▶ [Exercise] Select and copy out every line in the records containing "loose".

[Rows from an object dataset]
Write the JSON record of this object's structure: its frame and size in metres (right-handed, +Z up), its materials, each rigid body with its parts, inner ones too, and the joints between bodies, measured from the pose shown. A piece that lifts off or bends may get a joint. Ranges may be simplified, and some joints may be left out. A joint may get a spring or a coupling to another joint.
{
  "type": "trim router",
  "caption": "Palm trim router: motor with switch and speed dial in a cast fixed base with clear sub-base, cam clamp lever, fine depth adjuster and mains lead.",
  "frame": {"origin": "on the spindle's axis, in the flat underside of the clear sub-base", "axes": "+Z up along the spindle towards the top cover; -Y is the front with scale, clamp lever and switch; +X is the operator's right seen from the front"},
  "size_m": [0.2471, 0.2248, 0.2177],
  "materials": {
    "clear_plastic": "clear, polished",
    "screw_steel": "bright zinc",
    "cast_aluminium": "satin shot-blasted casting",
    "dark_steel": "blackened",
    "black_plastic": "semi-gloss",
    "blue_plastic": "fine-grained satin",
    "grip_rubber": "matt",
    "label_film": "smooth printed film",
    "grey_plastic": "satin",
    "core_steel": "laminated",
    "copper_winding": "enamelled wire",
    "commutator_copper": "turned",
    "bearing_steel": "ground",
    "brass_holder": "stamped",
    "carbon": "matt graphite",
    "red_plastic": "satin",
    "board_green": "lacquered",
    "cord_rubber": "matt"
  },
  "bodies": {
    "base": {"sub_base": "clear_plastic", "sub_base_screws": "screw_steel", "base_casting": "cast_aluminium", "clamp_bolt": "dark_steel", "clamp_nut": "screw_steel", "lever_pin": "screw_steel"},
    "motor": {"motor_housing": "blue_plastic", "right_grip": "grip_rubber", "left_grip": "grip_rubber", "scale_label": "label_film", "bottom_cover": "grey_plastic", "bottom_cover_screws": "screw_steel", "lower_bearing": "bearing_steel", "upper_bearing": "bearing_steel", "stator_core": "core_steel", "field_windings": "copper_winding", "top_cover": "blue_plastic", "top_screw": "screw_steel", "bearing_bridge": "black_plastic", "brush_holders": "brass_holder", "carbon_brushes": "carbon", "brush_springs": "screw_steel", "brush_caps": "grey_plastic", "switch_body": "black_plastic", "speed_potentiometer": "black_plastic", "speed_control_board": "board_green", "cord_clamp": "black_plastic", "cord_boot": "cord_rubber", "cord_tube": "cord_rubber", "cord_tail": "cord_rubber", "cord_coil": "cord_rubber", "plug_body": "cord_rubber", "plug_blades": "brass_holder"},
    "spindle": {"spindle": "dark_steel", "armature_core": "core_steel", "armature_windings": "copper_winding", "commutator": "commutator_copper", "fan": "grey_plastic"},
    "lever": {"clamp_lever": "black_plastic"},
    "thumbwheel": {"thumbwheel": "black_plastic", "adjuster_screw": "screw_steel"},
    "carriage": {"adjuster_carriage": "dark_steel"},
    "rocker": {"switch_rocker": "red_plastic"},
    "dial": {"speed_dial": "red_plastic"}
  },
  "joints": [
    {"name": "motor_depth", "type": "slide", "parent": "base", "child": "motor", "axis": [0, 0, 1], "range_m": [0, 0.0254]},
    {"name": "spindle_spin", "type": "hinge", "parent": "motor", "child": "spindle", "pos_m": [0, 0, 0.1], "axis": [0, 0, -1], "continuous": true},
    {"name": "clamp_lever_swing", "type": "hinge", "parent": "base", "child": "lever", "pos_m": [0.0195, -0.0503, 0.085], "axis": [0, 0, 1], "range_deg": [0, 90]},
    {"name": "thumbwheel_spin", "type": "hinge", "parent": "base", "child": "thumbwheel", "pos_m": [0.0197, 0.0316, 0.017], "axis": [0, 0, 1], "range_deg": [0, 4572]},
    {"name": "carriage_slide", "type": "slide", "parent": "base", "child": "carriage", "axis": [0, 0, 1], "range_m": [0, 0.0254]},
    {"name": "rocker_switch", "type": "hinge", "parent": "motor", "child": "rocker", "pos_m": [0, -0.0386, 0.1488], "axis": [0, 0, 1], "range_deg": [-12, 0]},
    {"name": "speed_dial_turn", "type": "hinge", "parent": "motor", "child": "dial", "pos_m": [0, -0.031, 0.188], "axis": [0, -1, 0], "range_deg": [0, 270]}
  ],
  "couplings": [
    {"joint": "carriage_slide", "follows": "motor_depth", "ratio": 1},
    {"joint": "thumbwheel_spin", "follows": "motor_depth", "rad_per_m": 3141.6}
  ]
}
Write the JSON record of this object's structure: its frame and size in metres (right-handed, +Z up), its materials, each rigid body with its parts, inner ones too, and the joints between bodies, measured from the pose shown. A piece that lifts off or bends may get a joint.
...
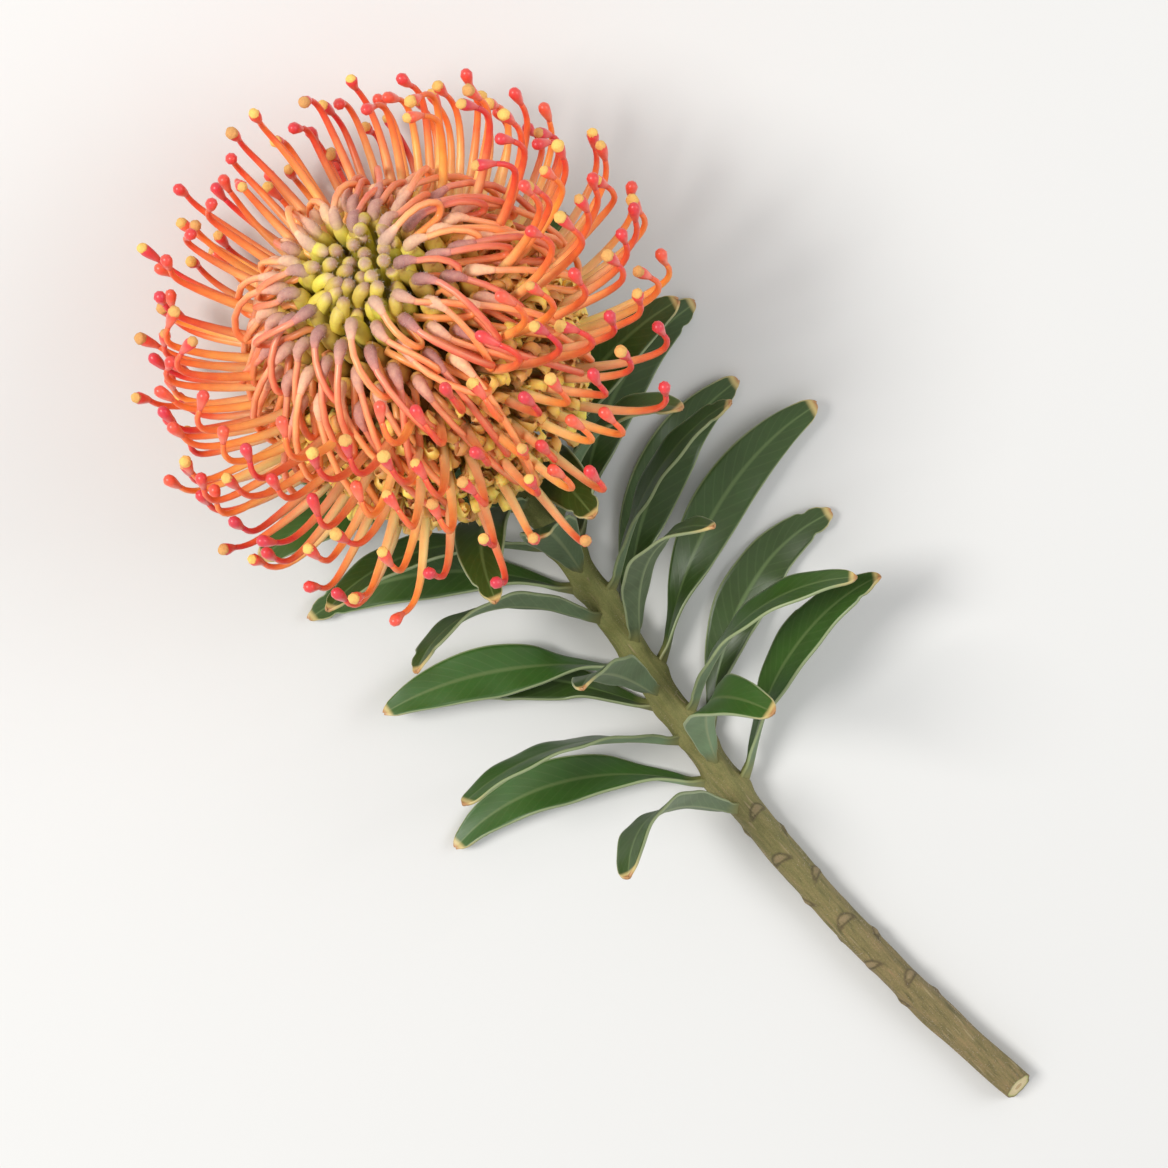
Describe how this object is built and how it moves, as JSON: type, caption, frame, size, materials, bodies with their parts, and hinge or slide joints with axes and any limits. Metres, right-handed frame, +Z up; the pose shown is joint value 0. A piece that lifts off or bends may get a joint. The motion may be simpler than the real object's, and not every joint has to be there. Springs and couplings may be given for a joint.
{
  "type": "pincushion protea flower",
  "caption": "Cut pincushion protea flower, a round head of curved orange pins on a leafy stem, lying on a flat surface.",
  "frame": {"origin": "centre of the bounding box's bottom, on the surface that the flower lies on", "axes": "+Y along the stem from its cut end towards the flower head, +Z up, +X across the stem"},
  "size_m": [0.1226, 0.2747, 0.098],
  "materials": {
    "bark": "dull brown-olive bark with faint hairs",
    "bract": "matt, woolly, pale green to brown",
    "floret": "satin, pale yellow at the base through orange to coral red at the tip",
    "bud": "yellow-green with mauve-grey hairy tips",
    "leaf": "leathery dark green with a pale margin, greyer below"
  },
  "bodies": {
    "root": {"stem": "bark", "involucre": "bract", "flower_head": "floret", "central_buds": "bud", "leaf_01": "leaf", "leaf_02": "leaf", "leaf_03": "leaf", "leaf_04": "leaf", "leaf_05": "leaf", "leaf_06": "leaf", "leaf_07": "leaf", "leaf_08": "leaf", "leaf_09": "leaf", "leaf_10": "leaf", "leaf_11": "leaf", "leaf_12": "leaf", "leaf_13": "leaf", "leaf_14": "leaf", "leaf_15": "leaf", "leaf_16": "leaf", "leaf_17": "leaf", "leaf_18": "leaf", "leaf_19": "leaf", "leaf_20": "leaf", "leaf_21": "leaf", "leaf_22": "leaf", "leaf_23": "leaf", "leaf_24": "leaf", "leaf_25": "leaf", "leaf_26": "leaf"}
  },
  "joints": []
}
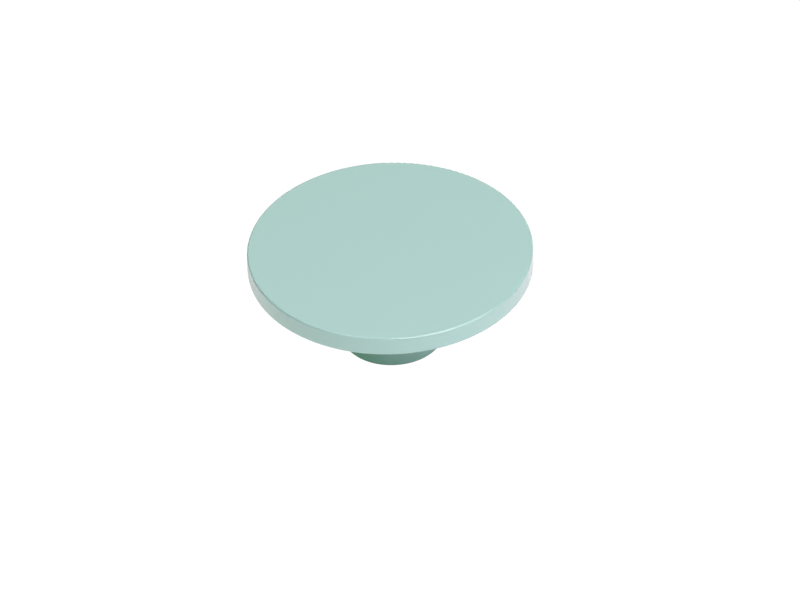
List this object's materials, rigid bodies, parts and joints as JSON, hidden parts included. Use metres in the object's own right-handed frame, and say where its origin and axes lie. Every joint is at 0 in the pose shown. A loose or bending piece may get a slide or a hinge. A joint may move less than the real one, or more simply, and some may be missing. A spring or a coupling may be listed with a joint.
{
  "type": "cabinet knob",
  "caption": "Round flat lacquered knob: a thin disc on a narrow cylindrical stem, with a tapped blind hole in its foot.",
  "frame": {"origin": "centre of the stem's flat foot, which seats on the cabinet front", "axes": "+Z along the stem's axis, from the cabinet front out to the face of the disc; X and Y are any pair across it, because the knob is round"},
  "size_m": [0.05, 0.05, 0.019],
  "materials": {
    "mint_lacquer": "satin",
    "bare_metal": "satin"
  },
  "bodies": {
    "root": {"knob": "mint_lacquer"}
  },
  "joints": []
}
==
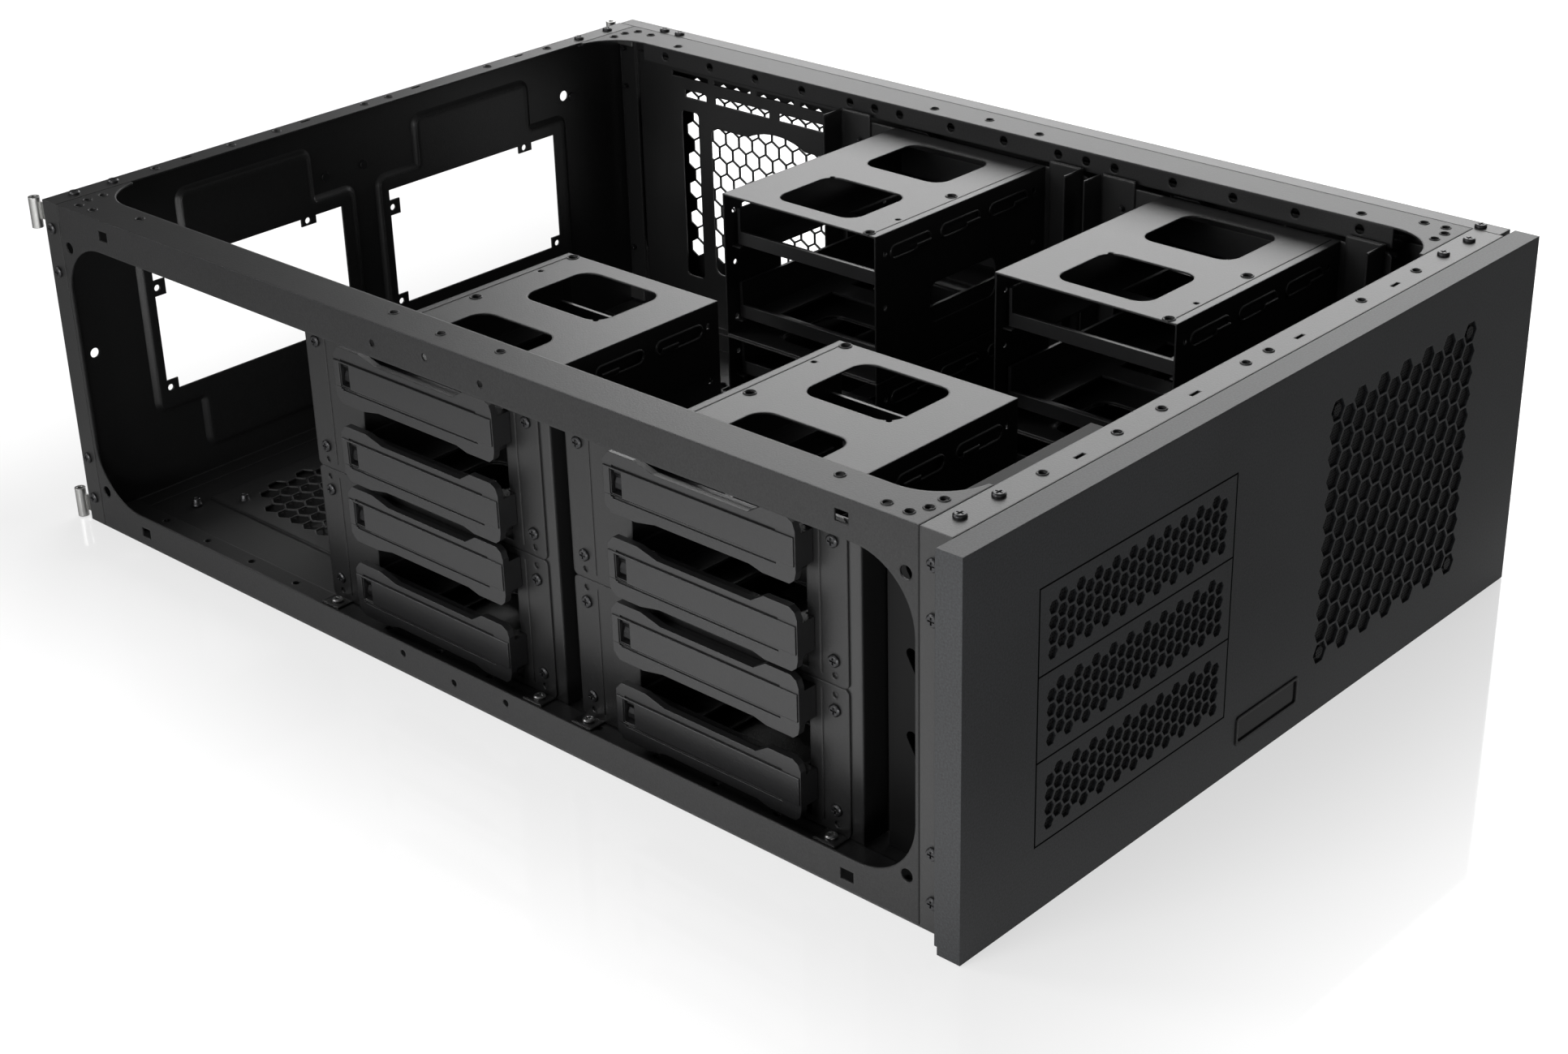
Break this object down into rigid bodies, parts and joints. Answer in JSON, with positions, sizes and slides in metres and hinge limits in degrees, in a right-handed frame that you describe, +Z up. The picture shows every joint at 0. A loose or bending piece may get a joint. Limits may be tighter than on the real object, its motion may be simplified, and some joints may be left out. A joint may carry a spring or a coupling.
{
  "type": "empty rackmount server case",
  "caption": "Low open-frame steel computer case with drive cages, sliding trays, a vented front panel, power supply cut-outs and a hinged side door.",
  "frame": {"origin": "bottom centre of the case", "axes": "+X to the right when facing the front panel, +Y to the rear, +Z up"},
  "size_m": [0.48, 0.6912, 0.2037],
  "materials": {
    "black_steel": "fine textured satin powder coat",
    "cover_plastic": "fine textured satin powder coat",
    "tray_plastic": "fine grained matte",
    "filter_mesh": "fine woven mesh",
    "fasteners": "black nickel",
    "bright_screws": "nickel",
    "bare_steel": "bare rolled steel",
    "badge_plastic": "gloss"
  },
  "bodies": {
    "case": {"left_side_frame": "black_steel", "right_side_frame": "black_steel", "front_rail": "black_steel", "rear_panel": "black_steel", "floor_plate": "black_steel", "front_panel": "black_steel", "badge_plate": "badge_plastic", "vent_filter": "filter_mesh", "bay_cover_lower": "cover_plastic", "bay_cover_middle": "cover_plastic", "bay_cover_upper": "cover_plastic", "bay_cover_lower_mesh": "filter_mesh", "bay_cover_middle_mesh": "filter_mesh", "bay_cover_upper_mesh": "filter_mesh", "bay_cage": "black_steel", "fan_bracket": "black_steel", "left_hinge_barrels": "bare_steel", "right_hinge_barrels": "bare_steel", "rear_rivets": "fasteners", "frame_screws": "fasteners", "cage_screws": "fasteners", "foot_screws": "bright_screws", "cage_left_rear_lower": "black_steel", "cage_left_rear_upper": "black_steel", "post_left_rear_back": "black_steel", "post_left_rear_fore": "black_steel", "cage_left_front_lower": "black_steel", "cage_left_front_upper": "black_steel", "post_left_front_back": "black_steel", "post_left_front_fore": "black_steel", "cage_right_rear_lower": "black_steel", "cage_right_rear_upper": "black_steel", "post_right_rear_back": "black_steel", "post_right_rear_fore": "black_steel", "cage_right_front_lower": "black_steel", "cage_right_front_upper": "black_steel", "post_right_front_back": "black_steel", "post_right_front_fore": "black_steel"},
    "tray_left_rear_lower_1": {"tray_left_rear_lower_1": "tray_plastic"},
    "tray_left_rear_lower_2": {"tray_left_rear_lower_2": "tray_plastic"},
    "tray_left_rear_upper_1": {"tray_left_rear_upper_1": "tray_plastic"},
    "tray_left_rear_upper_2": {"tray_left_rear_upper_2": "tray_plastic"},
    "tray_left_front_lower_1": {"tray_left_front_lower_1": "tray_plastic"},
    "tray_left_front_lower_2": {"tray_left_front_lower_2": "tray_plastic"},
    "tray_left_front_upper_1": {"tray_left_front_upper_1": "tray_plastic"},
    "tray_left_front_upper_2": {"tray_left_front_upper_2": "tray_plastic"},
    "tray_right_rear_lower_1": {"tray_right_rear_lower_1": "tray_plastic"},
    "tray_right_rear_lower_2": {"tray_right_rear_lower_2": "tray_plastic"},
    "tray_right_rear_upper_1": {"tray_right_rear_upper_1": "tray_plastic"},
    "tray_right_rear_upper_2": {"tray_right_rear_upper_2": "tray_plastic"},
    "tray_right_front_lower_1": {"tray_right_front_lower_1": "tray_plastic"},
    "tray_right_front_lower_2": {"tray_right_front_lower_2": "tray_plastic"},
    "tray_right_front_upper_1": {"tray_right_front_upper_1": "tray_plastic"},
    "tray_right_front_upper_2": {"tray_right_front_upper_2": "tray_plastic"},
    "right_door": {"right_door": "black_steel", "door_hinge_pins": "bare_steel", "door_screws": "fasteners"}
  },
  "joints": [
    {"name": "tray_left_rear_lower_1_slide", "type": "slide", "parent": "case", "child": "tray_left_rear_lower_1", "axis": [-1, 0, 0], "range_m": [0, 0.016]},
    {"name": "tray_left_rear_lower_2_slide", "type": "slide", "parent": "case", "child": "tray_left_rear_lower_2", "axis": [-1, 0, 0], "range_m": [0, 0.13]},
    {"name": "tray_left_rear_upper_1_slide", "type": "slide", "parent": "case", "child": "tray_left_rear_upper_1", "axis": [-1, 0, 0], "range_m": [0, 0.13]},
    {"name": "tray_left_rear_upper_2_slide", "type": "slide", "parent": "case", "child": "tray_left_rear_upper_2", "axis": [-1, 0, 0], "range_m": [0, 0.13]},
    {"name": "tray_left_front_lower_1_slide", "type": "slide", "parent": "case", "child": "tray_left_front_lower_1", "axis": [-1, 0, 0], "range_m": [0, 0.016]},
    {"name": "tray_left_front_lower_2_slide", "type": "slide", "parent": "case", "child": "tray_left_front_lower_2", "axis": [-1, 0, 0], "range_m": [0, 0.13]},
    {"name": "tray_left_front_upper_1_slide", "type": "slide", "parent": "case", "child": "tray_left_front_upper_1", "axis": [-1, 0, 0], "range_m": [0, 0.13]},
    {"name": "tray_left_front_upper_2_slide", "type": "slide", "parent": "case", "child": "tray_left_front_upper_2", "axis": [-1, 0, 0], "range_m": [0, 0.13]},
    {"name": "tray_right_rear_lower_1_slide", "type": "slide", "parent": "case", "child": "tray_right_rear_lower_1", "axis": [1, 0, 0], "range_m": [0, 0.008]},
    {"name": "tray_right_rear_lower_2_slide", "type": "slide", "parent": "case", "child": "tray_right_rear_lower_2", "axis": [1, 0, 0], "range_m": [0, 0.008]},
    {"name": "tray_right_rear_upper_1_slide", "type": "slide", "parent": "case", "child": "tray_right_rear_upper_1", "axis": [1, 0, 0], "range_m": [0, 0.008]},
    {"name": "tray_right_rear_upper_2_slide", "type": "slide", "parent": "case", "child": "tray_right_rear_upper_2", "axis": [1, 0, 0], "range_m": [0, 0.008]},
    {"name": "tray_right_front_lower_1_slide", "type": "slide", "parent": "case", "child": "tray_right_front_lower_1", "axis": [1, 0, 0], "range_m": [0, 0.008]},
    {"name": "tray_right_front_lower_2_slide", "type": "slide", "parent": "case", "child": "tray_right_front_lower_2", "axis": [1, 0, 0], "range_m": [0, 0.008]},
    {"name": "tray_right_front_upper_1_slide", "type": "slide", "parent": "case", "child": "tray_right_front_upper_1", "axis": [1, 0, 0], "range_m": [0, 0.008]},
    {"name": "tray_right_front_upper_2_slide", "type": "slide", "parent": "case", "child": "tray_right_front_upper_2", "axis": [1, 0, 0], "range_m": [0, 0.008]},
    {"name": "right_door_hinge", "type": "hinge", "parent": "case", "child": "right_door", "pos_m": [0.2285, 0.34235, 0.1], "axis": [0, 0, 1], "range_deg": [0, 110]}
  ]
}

▶ [The result]
List this object's materials, rigid bodies, parts and joints as JSON, hidden parts included. Use metres in the object's own right-handed frame, and say where its origin and axes lie. Every joint is at 0 in the pose shown. A loose or bending piece may get a slide or a hinge. A joint may move less than the real one, or more simply, and some may be missing. A spring or a coupling may be listed with a joint.
Break this object down into rigid bodies, parts and joints. Answer in JSON, with positions, sizes and slides in metres and hinge limits in degrees, in a right-handed frame that you describe, +Z up. The picture shows every joint at 0. A loose or bending piece may get a joint. Limits may be tighter than on the real object, its motion may be simplified, and some joints may be left out. A joint may carry a spring or a coupling.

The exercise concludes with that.